My grief was nothing like Joanna's grief.
Rather than crashing waves of overwhelming emotion and physical pain, my grief was the tiniest of ripples on a small, still pond.
Rather than disrupting my daily work routines and dropping me into an exhausted heap of tears, my grief was a quiet hum that kept me quietly going about my business.
Rather than aching from the absence of my mom, my grief was lit with thanksgiving and relief that her long ordeal was over.
Rather than longing to take care of myself, my grief was soothed when I took care of others first.
All of this was extremely different from what I'd been learning about grief. And I could not help but think I was doing something wrong.
I worried that I was in denial about my grief.
I worried that I didn't have any grief.
So I scrolled through Joanna's posts again and again, trying to figure out what I was doing wrong. In time, a subtly different message emerged:
Grief can be brutal...or it can be gentle.
It's okay to not be okay...but it's okay to be okay too.
Take care of yourself...whatever that means to you.
And now I was able to cope.
* * * * *
What I understand now is that grief is as individual as a fingerprint.
Grief can be a raging storm or a single raindrop, or anything in between.
Grief can be a howling wind that turns you upside down and inside out or a quiet whisper, or anything in between.

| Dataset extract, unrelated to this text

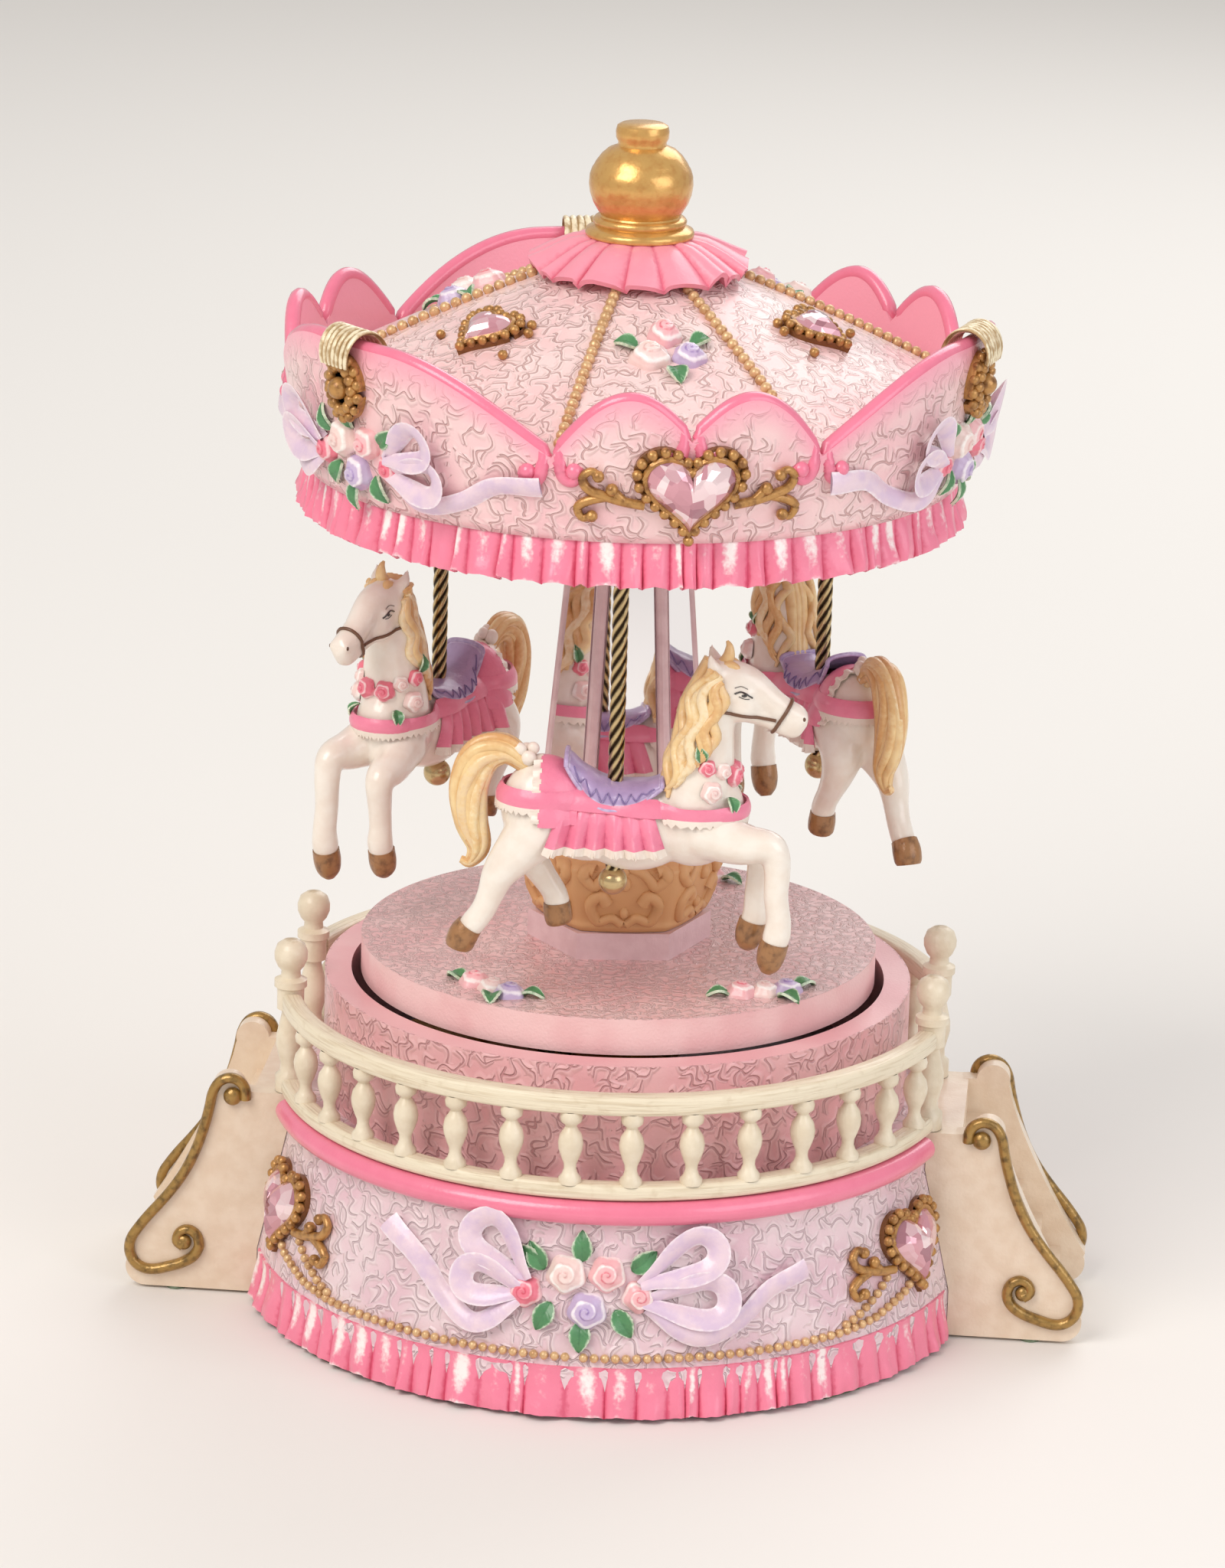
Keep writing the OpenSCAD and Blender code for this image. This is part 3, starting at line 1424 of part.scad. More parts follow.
base_shell();
well_ring();
pink_rail();
base_ruffle();
base_beads();
front_balustrade();
rear_balustrade();
newel_posts();
stairs_left();
stairs_right();
stair_scrolls();
base_gem_settings();
base_gems();
base_bouquets();
bottom_cover();
case_screws();
felt_pads();
carrier_plate();
centre_post();
lift_cam();
movement_bedplate();
movement_screws();
comb();
governor_frame();
spring_barrel();
mainspring();
drive_gear();
music_cylinder();
governor_wheel();
governor_fan();
winding_key();
turntable_hub();
platform_disc();
platform_roses();
column_plinth();
column_bowl();
column_frame();
mirror_panels();
canopy_floor();
pole_bushes();
crown_wall();
shell_ornaments();
canopy_ruffle();
canopy_gem_settings();
canopy_gems();
canopy_bouquets();
roof_shell();
roof_beads();
cap_ruffle();
finial();
front_horse();
front_saddle();
front_pole();
right_horse();
right_saddle();
right_pole();
left_horse();
left_saddle();
left_pole();
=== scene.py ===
"""Dressed model of a carousel music box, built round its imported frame.

Pieces are modelled in millimetres in the frame of the music box: +Z runs up the
carousel's axis, the stairs lie on +X and -X, and the front faces -Y. A piece is
turned into metres when it is finished.
"""

import logging
import math
import random
from collections.abc import Callable, Sequence
from dataclasses import dataclass
from enum import Enum

import bmesh
import bpy
from mathutils import Matrix, Vector
from mathutils.bvhtree import BVHTree

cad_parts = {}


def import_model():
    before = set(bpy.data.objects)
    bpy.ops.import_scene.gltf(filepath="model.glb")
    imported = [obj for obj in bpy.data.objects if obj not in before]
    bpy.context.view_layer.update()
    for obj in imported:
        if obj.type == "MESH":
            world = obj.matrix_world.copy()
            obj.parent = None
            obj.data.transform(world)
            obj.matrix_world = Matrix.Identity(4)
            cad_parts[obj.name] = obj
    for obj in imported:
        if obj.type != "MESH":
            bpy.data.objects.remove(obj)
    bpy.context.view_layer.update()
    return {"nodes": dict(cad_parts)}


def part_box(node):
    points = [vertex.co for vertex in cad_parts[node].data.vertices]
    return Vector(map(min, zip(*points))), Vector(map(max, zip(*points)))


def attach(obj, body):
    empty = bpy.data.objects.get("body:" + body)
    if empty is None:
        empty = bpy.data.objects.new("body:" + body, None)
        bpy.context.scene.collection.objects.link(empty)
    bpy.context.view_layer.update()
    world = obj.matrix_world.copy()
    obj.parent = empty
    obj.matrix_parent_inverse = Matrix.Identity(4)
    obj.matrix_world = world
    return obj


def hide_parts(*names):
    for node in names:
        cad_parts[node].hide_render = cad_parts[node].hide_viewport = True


LOG = logging.getLogger("carousel")

Colour = tuple[float, float, float, float]
Place = Callable[[float, float], Vector]
Share = Callable[[float, float], float]

MM = 0.001
MM_PER_M = 1000.0
FLOOR_GAP = 0.2  # lowest point of a thickened piece over the floor
THROW = 1.3  # offset, in wall thicknesses, over which a point counts as thrown out of a fold
UP = Vector((0.0, 0.0, 1.0))


def srgb(code: str) -> Colour:
    """Turn a six-digit colour code into linear light.

    Args:
        code: Red, green and blue as two hexadecimal digits each.

    Returns:
        The colour with an alpha of one.
    """
    parts = [int(code[i:i + 2], 16) / 255 for i in (0, 2, 4)]
    linear = [p / 12.92 if p <= 0.04045 else ((p + 0.055) / 1.055) ** 2.4 for p in parts]
    return (linear[0], linear[1], linear[2], 1.0)


def polar(radius: float, angle: float, height: float) -> Vector:
    """Return the point at a radius, an angle in degrees and a height."""
    turn = math.radians(angle)
    return Vector((radius * math.cos(turn), radius * math.sin(turn), height))


def lerp(first: float, last: float, share: float) -> float:
    """Return the value at a share of the way between two values."""
    return first + (last - first) * share


def lookup(x: float, table: Sequence[tuple[float, float]]) -> float:
    """Read a value from a table of pairs, on straight lines between them.

    Args:
        x: Where to read.
        table: Pairs of place and value, in rising order of place.

    Returns:
        The value, held at the table's ends outside them.
    """
    if x <= table[0][0]:
        return table[0][1]
    for (x0, y0), (x1, y1) in zip(table, table[1:]):
        if x <= x1:
            return lerp(y0, y1, (x - x0) / (x1 - x0))
    return table[-1][1]


def spline(points: Sequence[Sequence[float]], steps: int) -> list[Vector]:
    """Draw a smooth curve through points.

    Args:
        points: Points that the curve passes through, each of three or four numbers.
        steps: Steps from each point to the next.

    Returns:
        Points along the curve, with as many numbers each as the given ones.
    """
    given = [Vector(p) for p in points]
    padded = [2 * given[0] - given[1], *given, 2 * given[-1] - given[-2]]
    curve = []
    for a, b, c, d in zip(padded, padded[1:], padded[2:], padded[3:]):
        for step in range(steps):
            t = step / steps
            curve.append(0.5 * (2 * b + (c - a) * t + (2 * a - 5 * b + 4 * c - d) * t ** 2
                                + (3 * b - a - 3 * c + d) * t ** 3))
    curve.append(given[-1])
    return curve


# ------------------------------------------------------------------ finishes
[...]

Grief can turn you inside yourself and slam shut all the windows and doors or it can move you out into the world with your arms open wide, or anything in between.
* * * * *
What Joanna taught me about grief is that there is no one way to grieve, there is no wrong way to grieve.
All that matters is that we open our hearts and minds to our grief and let it have its way with us, so that we can learn and grow from our loss.